Personal information
- Born: January 10, 1986 (age 40) Fort Worth, Texas, U.S.
- Listed height: 6 ft 2 in (1.88 m)
- Listed weight: 248 lb (112 kg)

Career information
- High school: Dunbar (Fort Worth)
- College: Houston
- NFL draft: 2009: undrafted

Career history
- Cleveland Browns (2009)*; Winnipeg Blue Bombers (2009–2010); Philadelphia Eagles (2011–2013); Indianapolis Colts (2014)*; Detroit Lions (2015); New Orleans Saints (2015); Edmonton Eskimos (2016–2017);
- * Offseason or practice squad member only

Awards and highlights
- CFL All-Star (2010); Conference USA Defensive Player of the Year (2008); 2x First-team All-Conference USA (2007, 2008); Third-team All-Conference USA (2006); Conference USA All-Freshmen Team (2005);

Career NFL statistics
- Total tackles: 24
- Sacks: 4
- Stats at Pro Football Reference
- Stats at CFL.ca

= Phillip Hunt =

American football player (born 1986)

Phillip Wayne Hunt Jr. (born January 10, 1986) is an American former professional football player who was a defensive end in the National Football League (NFL) and Canadian Football League (CFL). He was signed by the Cleveland Browns as an undrafted free agent in 2009 after playing college football for the Houston Cougars. He played for the Winnipeg Blue Bombers from 2009 to 2010, and the Philadelphia Eagles from 2011 to 2013. He finished his career with the Edmonton Eskimos.

==Professional career==

===Cleveland Browns===
In 2009 Hunt was signed as an undrafted free agent by the Browns, but was released before regular season.

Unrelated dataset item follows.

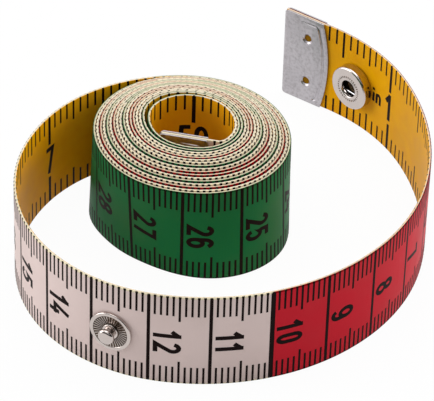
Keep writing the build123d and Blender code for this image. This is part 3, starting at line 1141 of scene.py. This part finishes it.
def make_socket_washer():
    outline = [(1.27, 0.0), (3.60, 0.0), (3.65, 0.05), (3.65, 0.25), (3.60, 0.30), (1.27, 0.30)]
    washer = turned(outline, closed=True)
    soften(washer, socket_edge_round, 28)
    # painted shade: the washer sits inside the socket and is drawn dark all over
    store_shade(washer, np.ones(len(washer.data.vertices)))
    return washer


def make_socket_tube(through):
    """Domed cap on the far face with a tube through the ribbon, flared over the base."""
    outline = [(1.20, -through), (3.62, -through), (3.70, -through - 0.06)]
    outline += quarter_round((3.50, -through - 0.10), 0.20, 0, -90, 4)
    outline += [(1.45, -through - 0.30)] + quarter_round((1.30, -through - 0.02), 0.28, -60, -150, 4)
    outline += [(0.94, 0.10), (0.96, 0.40), (1.06, 0.49), (1.30, 0.49)]
    outline += [(1.62, 0.40), (1.62, 0.33), (1.20, 0.31)]
    tube = turned(outline, closed=True)
    soften(tube, socket_edge_round, 28)
    # painted shade: all but the cap's outside is drawn dark
    height = points_of(tube)[:, 2] / MM
    store_shade(tube, np.where(height > -through - 0.02, 1.0, 0.0))
    return tube


def face_place(from_zero, side, lift):
    """Matrix that stands a turned piece on a face of the ribbon: side 1 is the outer face."""
    x, y, heading = line_place(from_zero)
    out = Vector((-side * math.sin(heading), side * math.cos(heading), 0))
    ahead = Vector((math.cos(heading), math.sin(heading), 0))
    turn = Matrix((ahead, out.cross(ahead), out)).transposed().to_4x4()
    return Matrix.Translation(Vector((x, y, snap_height)) + out * (half_thickness + lift)) @ turn


def hollow_rise(radius, reach):
    """How far the curved ribbon falls away from a flat disc of this reach."""
    return radius - math.sqrt(radius**2 - reach**2)


socket_lift = hollow_rise(loop_stretches[-1][1] - half_thickness, socket_radius)
stud_lift = hollow_rise(loop_stretches[-4][1] - half_thickness, rivet_radius)
on_inner = face_place(socket_from_zero, -1, socket_lift)
on_outer = face_place(stud_from_zero, 1, 0)
socket_through = (tape_thickness + socket_lift) / MM
stud_through = (tape_thickness + stud_lift) / MM
for name, piece, turn, body, node in (
    ("socket_cover", make_socket_cover(), on_inner, "span_6", "socket_shell"),
    ("socket_washer", make_socket_washer(), on_inner, "span_6", "socket_base"),
    ("socket_tube", make_socket_tube(socket_through), on_inner, "span_6", "socket_rivet"),
    ("stud_head", make_stud(), on_outer, "span_2", "stud_body"),
    ("stud_cap", make_stud_cap(stud_through), on_outer, "span_2", "stud_rivet"),
):
    piece.data.transform(turn)
    name_piece(piece, name, nickel_material, smooth=40)
    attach(piece, body)
    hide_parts(node)

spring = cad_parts["socket_spring"]
for slot in spring.material_slots:
    slot.material = spring_material

# ------------------------------------------------------------------ floor, light and camera
def mix_by_sight(tree, lighting, plain, share, output):
    """The plain shade where the camera sees it, straight or in metal, and the lighting one elsewhere."""
    seen = tree.nodes.new("ShaderNodeLightPath")
    amount = seen.outputs["Is Camera Ray"]
    for ray in ("Is Glossy Ray", "Is Transmission Ray"):
        either = tree.nodes.new("ShaderNodeMath")
        either.operation = "MAXIMUM"
        tree.links.new(amount, either.inputs[0])
        tree.links.new(seen.outputs[ray], either.inputs[1])
        amount = either.outputs[0]
    part = tree.nodes.new("ShaderNodeMath")
    part.operation = "MULTIPLY"
    part.inputs[1].default_value = share
    tree.links.new(amount, part.inputs[0])
    blend = tree.nodes.new("ShaderNodeMixShader")
    out = tree.nodes.new(output)
    tree.links.new(part.outputs[0], blend.inputs[0])
    tree.links.new(lighting.outputs[0], blend.inputs[1])
    tree.links.new(plain.outputs[0], blend.inputs[2])
    tree.links.new(blend.outputs[0], out.inputs["Surface"])


bpy.ops.mesh.primitive_plane_add(size=6, location=(0, 0, -0.0002))
floor = bpy.context.object
floor.name = "floor"
floor_paint = bpy.data.materials.new("pale_floor")
floor_paint.use_nodes = True
tree = floor_paint.node_tree
tree.nodes.clear()
matt = tree.nodes.new("ShaderNodeBsdfDiffuse")
matt.inputs["Color"].default_value = (0.9, 0.9, 0.9, 1)
glow = tree.nodes.new("ShaderNodeEmission")
mix_by_sight(tree, matt, glow, 0.96, "ShaderNodeOutputMaterial")
floor.data.materials.append(floor_paint)

world = bpy.data.worlds.new("studio")
bpy.context.scene.world = world
world.use_nodes = True
tree = world.node_tree
tree.nodes.clear()
fill = tree.nodes.new("ShaderNodeBackground")
fill.inputs["Color"].default_value = (1, 1, 1, 1)
fill.inputs["Strength"].default_value = 0.32
plain = tree.nodes.new("ShaderNodeBackground")
plain.inputs["Color"].default_value = (1, 1, 1, 1)
plain.inputs["Strength"].default_value = 1.0
mix_by_sight(tree, fill, plain, 1.0, "ShaderNodeOutputWorld")


def mirror_card(card, name):
    """A dark card that only the metal sees, as a studio sets up to give bright metal its edges."""
    card.name = name
    dull = bpy.data.materials.new(name)
    dull.use_nodes = True
    dull.node_tree.nodes["Principled BSDF"].inputs["Base Color"].default_value = (0.01, 0.01, 0.01, 1)
    dull.node_tree.nodes["Principled BSDF"].inputs["Specular IOR Level"].default_value = 0.0
    card.data.materials.append(dull)
    card.visible_camera = card.visible_diffuse = card.visible_shadow = False


bpy.ops.mesh.primitive_cylinder_add(
    vertices=48, radius=0.75, depth=0.46, end_fill_type="NOTHING", location=(0, 0, 0.26)
)
dark_wall = bpy.context.object
settle(dark_wall)
select_faces(dark_wall, lambda face: face.center.y > -0.2)
bpy.ops.mesh.delete(type="FACE")
bpy.ops.object.mode_set(mode="OBJECT")
mirror_card(dark_wall, "dark_wall")
card_way = Vector((0.37, -0.38, 0.75))
bpy.ops.mesh.primitive_circle_add(
    vertices=32,
    radius=0.30,
    fill_type="NGON",
    location=0.75 * card_way,
    rotation=card_way.to_track_quat("Z", "Y").to_euler(),
)
mirror_card(bpy.context.object, "dark_card")


def soft_light(name, place, aim, size, power):
    lamp = bpy.data.lights.new(name, "AREA")
    lamp.shape = "RECTANGLE"
    lamp.size, lamp.size_y = size
    lamp.energy = power
    lamp_object = add_object(name, lamp)
    lamp_object.location = place
    aim = Vector(aim) - Vector(place)
    lamp_object.rotation_euler = aim.to_track_quat("-Z", "Y").to_euler()


soft_light("top_light", (0.0, 0.15, 0.9), (0, 0, 0), (0.9, 0.9), 5.2)
soft_light("left_light", (-0.9, 0.1, 0.35), (0, 0, 0.01), (0.7, 0.6), 4.8)
soft_light("right_light", (0.83, 0.36, 0.35), (0, 0, 0.01), (0.6, 0.6), 4.6)

camera = bpy.data.cameras.new("camera")
camera.sensor_width = 36.0
camera.sensor_fit = "HORIZONTAL"
camera.lens = 272.96
view = add_object("camera", camera)
tilt, roll, distance = math.radians(37.957), math.radians(1.834), 553.4 * MM
aim = Vector((-1.031 * MM, -5.416 * MM, 10.0 * MM))
back = Vector((0, -math.cos(tilt), math.sin(tilt)))
level, upward = Vector((1, 0, 0)), Vector((0, math.sin(tilt), math.cos(tilt)))
right = level * math.cos(roll) + upward * math.sin(roll)
up = upward * math.cos(roll) - level * math.sin(roll)
turn = Matrix((right, up, back)).transposed().to_4x4()
view.matrix_world = Matrix.Translation(aim + back * distance) @ turn
bpy.context.scene.camera = view
bpy.context.scene.view_settings.view_transform = "Standard"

===Winnipeg Blue Bombers===
After his release from the Browns prior to the 2009 season, Hunt signed with the Winnipeg Blue Bombers of the Canadian Football League (CFL) and spent two years with the Blue Bombers. In his first season, he recorded 11 tackles and three sacks, while he led the league in sacks with 16 the following year.

===Philadelphia Eagles===
Multiple NFL teams gave Hunt interest and invited him to workouts, including the Eagles, which after the 2010 season signed Hunt to a three-year contract on February 11, 2011. Hunt tore his ACL during the Eagles' first preseason game on August 9, 2013. He was placed on injured reserve on August 28, 2013, and became a free agent following the season.

===Indianapolis Colts===
On August 6, 2014, he was signed by the Indianapolis Colts, but failed to make the roster out of training camp and spent the 2014 season as a free agent.

===Detroit Lions===
On February 27, 2015, the Detroit Lions signed Hunt to a one-year contract. Hunt made the Lions roster out of training camp as a defensive end. He was cut on October 8, 2015.

===New Orleans Saints===
On November 23, 2015, the New Orleans Saints signed Hunt to a one-year $758,000 deal. On May 9, 2016, the Saints released Hunt.

===Edmonton Eskimos===
On September 6, 2016, signed with the Edmonton Eskimos of the Canadian Football League. On January 22, 2018, the Eskimos released Hunt.

==Personal life==
Phillip and his wife Krystal have 3 children.